The power of a "point of view" is perhaps nowhere more apparent than in physics. The universe doesn't come with a pre-installed coordinate system; we impose our own to make sense of it. The basis matrix is the mathematical tool for this imposition and, crucially, for translating between different viewpoints.

Consider the beautiful, ordered world of ​​crystallography​​. The atoms in a crystal form a repeating pattern called a lattice. To describe this lattice, we can choose a "unit cell"—a small box containing a representative group of atoms that, when repeated endlessly, builds the entire crystal. But the choice of this box is not unique! For a body-centered cubic (BCC) lattice, for instance, we could choose a simple cubic box (the "conventional cell") which is easy to visualize, or we could choose a smaller, skewed box (the "primitive cell") that contains the minimum possible number of atoms. Neither is more "correct," but one might be better for calculations and the other for understanding fundamental symmetry. The two descriptions are related by a ​​change-of-basis matrix​​, which acts as a dictionary, translating the coordinates of any atom from one cell's perspective to the other's. This is a profound idea: the same physical reality can be described by different mathematical languages, and the basis matrix is our Rosetta Stone.

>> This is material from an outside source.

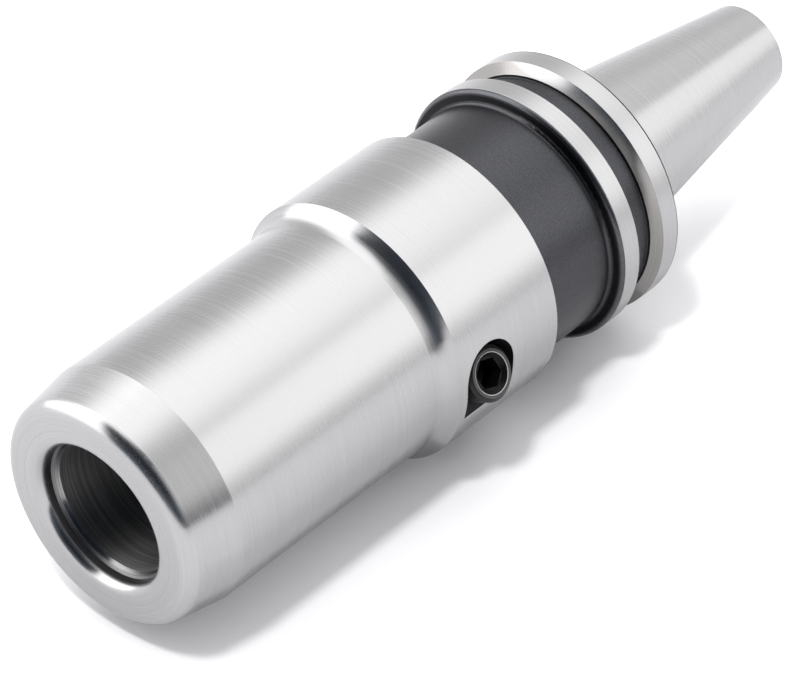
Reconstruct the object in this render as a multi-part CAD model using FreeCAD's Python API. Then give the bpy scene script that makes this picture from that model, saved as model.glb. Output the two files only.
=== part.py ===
"""Hydraulic chuck with a steep-taper shank: a turned body with a brazed-in expansion sleeve,
a pressure screw that drives a sealed piston, an oil filling screw and a tool length stop.

The origin is the centre of the gauge plane, +X runs along the chuck axis towards the nose.
Lengths are in millimetres. Side stations are measured from the gauge plane along X.
"""
import FreeCAD, Part
import math
import os

# Steep taper shank, size 30
GAUGE_R = 15.875
TAPER_SLOPE = 7 / 48
TAPER_LENGTH = 47.8
TAPER_END_CHAMFER = 0.6

# Gripper flange and the neck in front of it
FLANGE_R = 25.0
FLANGE_REAR_X = 3.2
FLANGE_WIDTH = 15.9
FLANGE_REAR_CHAMFER = 0.6
FLANGE_FRONT_CHAMFER = 0.9
GROOVE_X = 11.1
GROOVE_HALF_WIDTH = 3.38
GROOVE_DEPTH = 2.5
GROOVE_FLANK_DEG = 30.0
TAPER_ROOT_FILLET = 0.8
NECK_STEP = 2.6
NECK_LENGTH = 17.3
NECK_FILLET = 0.8

# Tool bore and the expansion sleeve around it
TOOL_BORE_R = 12.5
MOUTH_STEP = 0.7
MOUTH_DEPTH = 2.9
MOUTH_LIP_ROUND = 1.8
ENTRY_CHAMFER_LENGTH = 1.2
MEMBRANE_WALL = 2.7
CHAMBER_DEPTH = 0.8
SLEEVE_LENGTH = 58.6
SLEEVE_HEAD_STEP = 0.5
SLEEVE_HEAD_LENGTH = 6.0
SLEEVE_LAND = 4.0
FRONT_LAND_END = 10.0
REAR_LAND_LENGTH = 8.0
BRAZE_GAP = 0.02

# Nose and collar around the sleeve
NOSE_WALL = 6.8
NOSE_CONE_LENGTH = 10.7
NOSE_CONE_DEG = 9.5
NOSE_EDGE_ROUND = 2.6
SHOULDER_RISE = 2.2
SHOULDER_FILLET = 4.75
COLLAR_LENGTH = 24.8
COLLAR_CHAMFER = 0.3

# Clearance room and length stop behind the tool bore
RELIEF_STEP = 0.3
RELIEF_LENGTH = 2.0
STOP_THREAD_R = 6.0
STOP_CONE_DEG = 60.0
STOP_SINK = 1.1
STOP_LENGTH = 20.0
STOP_TRAVEL = 10.0
STOP_THREAD_SPARE = 10.0
STOP_HEX = 6.0
STOP_HEX_DEPTH = 6.0
STOP_HOLE_R = 1.6
STOP_CHAMFER = 0.8
STOP_SEAL_LAND = 2.0
STOP_SEAL_WIDTH = 1.9
STOP_SEAL_DEPTH = 1.2

# Drawbar thread, its pilot bore and the coolant bore in the shank
DRAWBAR_R = 5.1
DRAWBAR_DEPTH = 30.0
PILOT_STEP = 1.4
PILOT_DEPTH = 5.5
COOLANT_STEP = 1.1

# Pressure screw, thrust ball and piston, on one line that passes beside the length stop
SCREW_SETBACK = 7.0
SCREW_TO_SLEEVE = 10.8
SCREW_DEG = 30.0
LINE_WALL = 2.0
PISTON_BORE_R = 4.0
PISTON_BORE_DEPTH = 18.2
THREAD_STEP = 1.0
THREAD_DEPTH = 9.95
POCKET_STEP = 0.9
POCKET_DEPTH = 7.35
SCREW_STANDOUT = 4.55
SCREW_LENGTH = 10.0
SCREW_CHAMFER = 0.7
SCREW_HEX = 5.0
SCREW_HEX_DEPTH = 5.0
SCREW_HEX_SINK = 0.8
SCREW_HEX_TURN_DEG = 14.0
BALL_R = 2.0
BALL_GAP = 0.6
PISTON_LENGTH = 7.4
PISTON_SEAL_LAND = 1.2
PISTON_GROOVE_DEPTH = 1.1
PISTON_CHAMFER = 0.5
SEAL_WIDTH = 1.5
BACKUP_WIDTH = 0.5

# Filling screw and the oil passages
FILL_SETBACK = 3.0
FILL_DEG = -54.0
FILL_POCKET_R = 5.8
FILL_POCKET_DEPTH = 2.5
FILL_THREAD_R = 2.5
FILL_THREAD_DEPTH = 4.2
FILL_SCREW_SINK = 0.1
FILL_TIP_LENGTH = 1.5
FILL_HEX = 2.5
FILL_HEX_DEPTH = 1.6
FILL_PORT_R = 0.8
FILL_PORT_LIFT = 0.5
OIL_CHANNEL_R = 1.25
OIL_CHANNEL_LIFT = 1.9
OIL_CHANNEL_BURIAL = 0.6
OIL_CHANNEL_OVERLAP = 2.0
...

This theme of modeling physical reality continues in ​​numerical analysis​​, where we approximate continuous phenomena with discrete calculations. Imagine studying heat flow along a metal rod. The temperature at every point is described by the Laplace equation, a differential equation. To solve this on a computer, we replace the continuous rod with a series of discrete points. The physical law (the second derivative) becomes a large matrix operator. What happens if the rod is physically broken into two disconnected pieces? The matrix becomes block-diagonal. The null space of this matrix corresponds to the steady-state solutions—temperature profiles that no longer change with time. A basis for this null space reveals something physically intuitive: for each disconnected piece of the rod, the steady-state solution is a constant temperature. The basis vectors are simply vectors that are constant on one piece and zero on the other, perfectly reflecting the physical separation of the system.

Furthermore, most of nature's laws are non-linear and incredibly complex. Our main tool for tackling them is linearization—zooming in so far that a curved space looks flat. The Jacobian matrix does exactly this, providing the best linear approximation of a complex function at a given point. The column space of the Jacobian tells us all the possible "output" directions the system can move in for a small "input" change. A basis for this column space gives us the fundamental, independent directions of local change.

The concept of a basis is so powerful that it breaks free from the confines of simple vectors in $\mathbb{R}^n$. It applies to a vast range of other mathematical objects.

Take ​​graph theory​​, which studies networks of nodes and connections. These can represent anything from computer networks to social relationships. An oriented graph can be described by an "incidence matrix," which records how vertices are connected by edges. The null space of this matrix has a beautiful, concrete meaning: it is the cycle space of the graph. A basis for this null space is a set of fundamental loops in the network. Any complex path that starts and ends at the same node can be built by combining these elementary cycles. This principle is the foundation of Kirchhoff's voltage law in electrical circuits, where the sum of voltage drops around any closed loop must be zero.

We can go even further, into the realm of ​​function spaces​​. Think of a complicated sound wave. In Fourier analysis, we learn that this wave can be perfectly represented as a sum of simple sine and cosine waves. These sine and cosine functions act as a basis for the space of all possible sounds! When we want to approximate a function using a simpler set of building blocks, like polynomials $\{1, x, x^2, \dots\}$, we can define an "inner product" between them (often an integral). The matrix of these inner products is called the Gram matrix. The properties of this matrix, especially its determinant, tell us whether our chosen functions are truly independent and form a good basis for approximation. This idea is central to signal processing, quantum mechanics (where wave functions are expanded in a basis of states), and computer graphics.

Even the most abstract concepts in physics, like the symmetries of nature, are governed by this framework. The set of all infinitesimal rotations in three dimensions forms a Lie algebra, $\mathfrak{so}(3)$. The quantum mechanical property of electron "spin" is described by a different-looking algebra, $\mathfrak{su}(2)$. Miraculously, these two algebras are isomorphic—they are mathematically identical descriptions of the same underlying reality. The isomorphism itself, the dictionary translating between the language of spatial rotation and the language of quantum spin, can be represented as a change-of-basis matrix between their respective standard bases.

Throughout our journey, we have celebrated the power of choosing a basis. But in the real world of computation, a word of caution is in order. In theory, any set of linearly independent vectors can form a basis. In practice, some bases are far better than others.

When algorithms like the simplex method or the Lemke-Howson algorithm for finding equilibria in games are run on a computer, they rely on repeatedly inverting basis matrices. If we choose a basis whose vectors are nearly parallel, the resulting basis matrix is "ill-conditioned." Trying to solve a system with such a matrix is like trying to determine a location using two lines of sight that are almost identical—a tiny error in measurement can lead to a huge error in the final position. In numerical analysis, the "condition number" of a basis matrix quantifies this instability. A large condition number means that tiny, unavoidable floating-point rounding errors in the computer can be magnified into enormous, catastrophic errors in the solution. The algorithm might fail, get stuck in a loop, or produce a completely wrong answer. The art of scientific computing is therefore not just about finding a basis, but about finding a stable and well-conditioned one.

From the stability of an economy to the structure of a crystal, from the loops in a network to the stability of a computer algorithm, the basis matrix is a concept of extraordinary breadth and power. It is a testament to the beauty of mathematics that such a simple idea—choosing a set of building blocks—can provide the key to understanding and manipulating so much of the world around us.